This is one of a series of reports on the archaeology of the urban (and formerly urban) areas of Somerset commissioned by English Heritage as part of its Extensive Urban Survey (EUS). The reports were prepared by Somerset County Council in 1994-98. There is a brief history of the town extracted from the report or you can download the whole report and maps in Portable Document Format (PDF).
Download Lyng and Athelney report
The island of Athelney is a spur of keuper marl which rises proud of the Somerset levels. As the marshy land is now drained the site is considerably less remote than it once was. Little is known of the prehistory of the site although the occasional find of prehistoric date and the as yet undated cropmarks show the possibility of prehistoric occupation deserves further investigation. Similarly little is known of this area in the Roman period although recent work to the south-west of Lyng is shedding new light on this period.
The place-name Athelney has been translated as "isle of the aethlings" and is traditionally the place where Aethelwine (son of Cynegils, king of the West Saxons 611-42, brother of Cenwealh, king of of the West Saxons 642-72) lived as a hermit in the mid-7th century, who later was to be venerated as a saint. It was also the used as a refuge by King Alfred the Great in 878, from Danish invasions according to the Anglo-Saxon Chronicle. During the seven weeks he stayed at Athelney King Alfred is supposed to have built a fortress from which he launched his attack on the Danes. In May of that year he was able to defeat the Danish king Guthrum at the battle of Edington in Wiltshire, after which Guthrum was baptized at Aller with the name Athelstan. Other legends have grown up around the site such as Alfred taking shelter in a swineherds hut where he burnt the cakes. The Life of King Alfred states that Alfred founded a monastery at Athelney in 893, as a thanks-offering for the defeat of the Danish army and describes the site thus "... surrounded by, swampy impassable and extensive marshland and ground water on every side. It cannot be reached in any way except by punts or by a causeway which has been built by protracted labour between two fortresses. A formidable fortress of elegant workmanship was set up by the command of the king at the western end of the causeway". This last probably refers to a burh built on the raised ground of East Lyng which was listed in the Burghal Hideage of the early 10th century. Whether the author of this work was indeed Alfred's contemporary and friend Asser, is now doubted by some historians, the work may have been written c.1000 by an imposter using the late 9th century Anglo-Saxon Chronicle as a historical framework. Detail included in this work and absent from the Chronicle (such as that quoted above) should therefore be treated with caution. If not a contemporary document written from first-hand experience, the Life's sources may have been aural history, tradition and first-hand or related experience of the places mentioned in the text as they were at the turn of the millennium.
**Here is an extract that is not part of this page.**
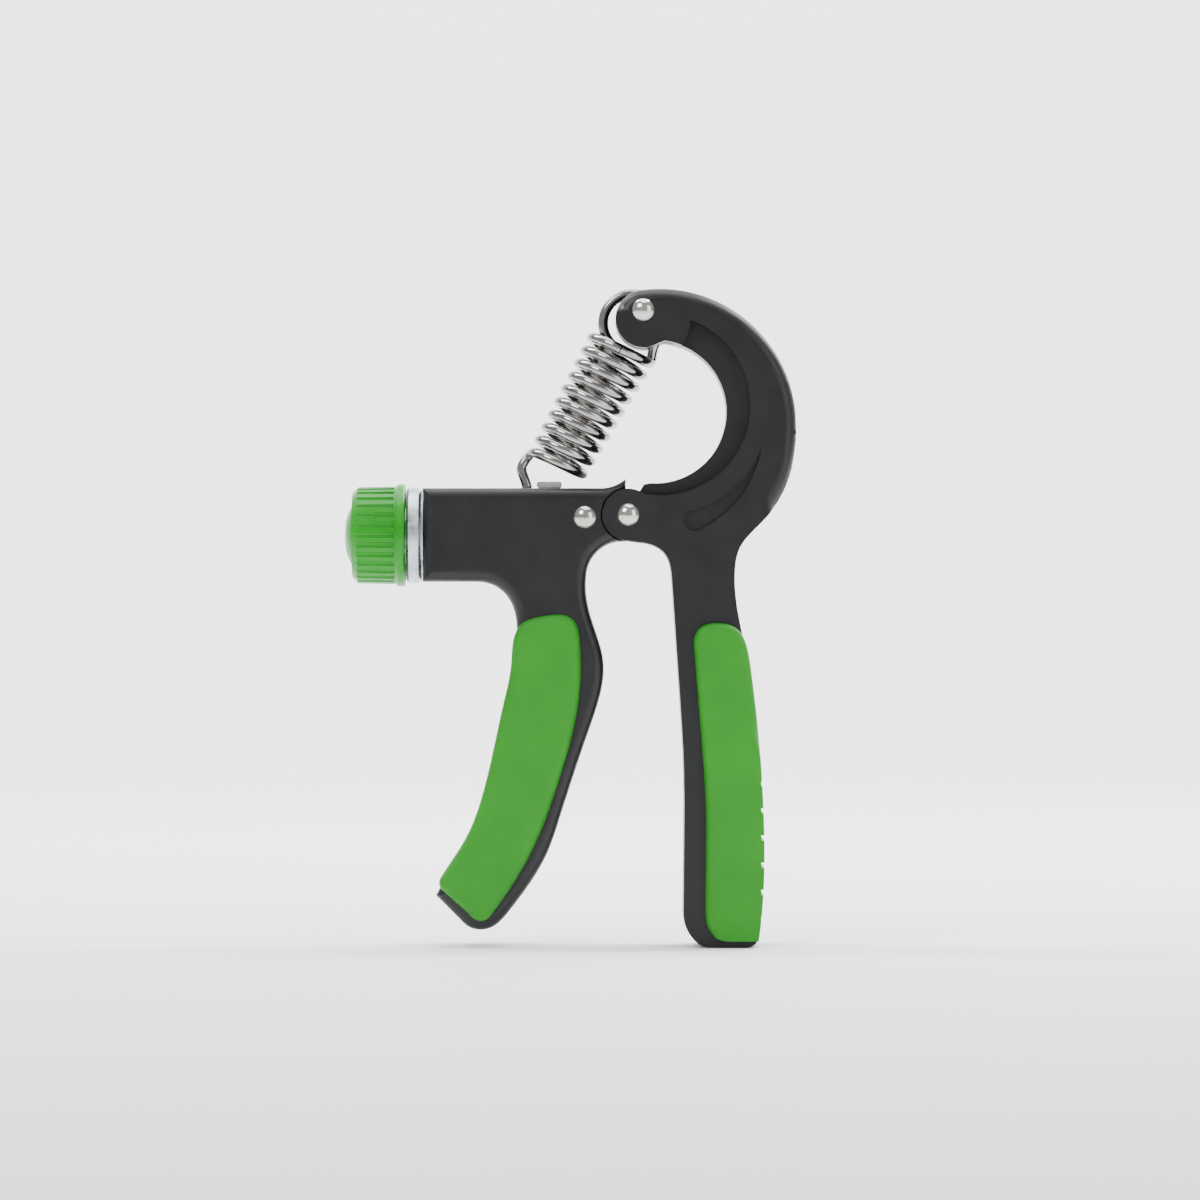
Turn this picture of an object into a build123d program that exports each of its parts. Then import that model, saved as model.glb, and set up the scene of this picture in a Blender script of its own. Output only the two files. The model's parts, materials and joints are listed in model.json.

In the 12th century William of Malmesbury remarked on the unusual construction of what he took to be King Alfred's abbey. In the 1530's Leland noted a wooden bridge used to enter the Abbey. However, the buildings were to crumble following the dissolution, the stone probably being quarried for the buildings of Athelney Farm in the 1670s. Antiquary excavations on the site in the 17th and 18th century apparently produced painted stone of some quality and a vault containing human remains.
By Domesday, Lyng is not recorded as having any special importance, although the monastic church of St. Peter at Athelney held other land, Lyng itself is described as a small rural settlement. In 1267 a charter for a market was granted, but this seems to have come to nothing by 1349. Despite this the settlement retained burh status and was recorded as such in 1498-9. A chapel, dependant on the church at Athelney, was founded at East Lyng prior to 1291, on the west edge of the medieval settlement. By the mid-16th century there were only 16 houses at East Lyng.
The site of Athelney is now deserted other than a monument erected in 1801 and Athelney Farm. The village of East Lyng remains a small rural settlement, although possibly retaining in its form a hint of its earlier history.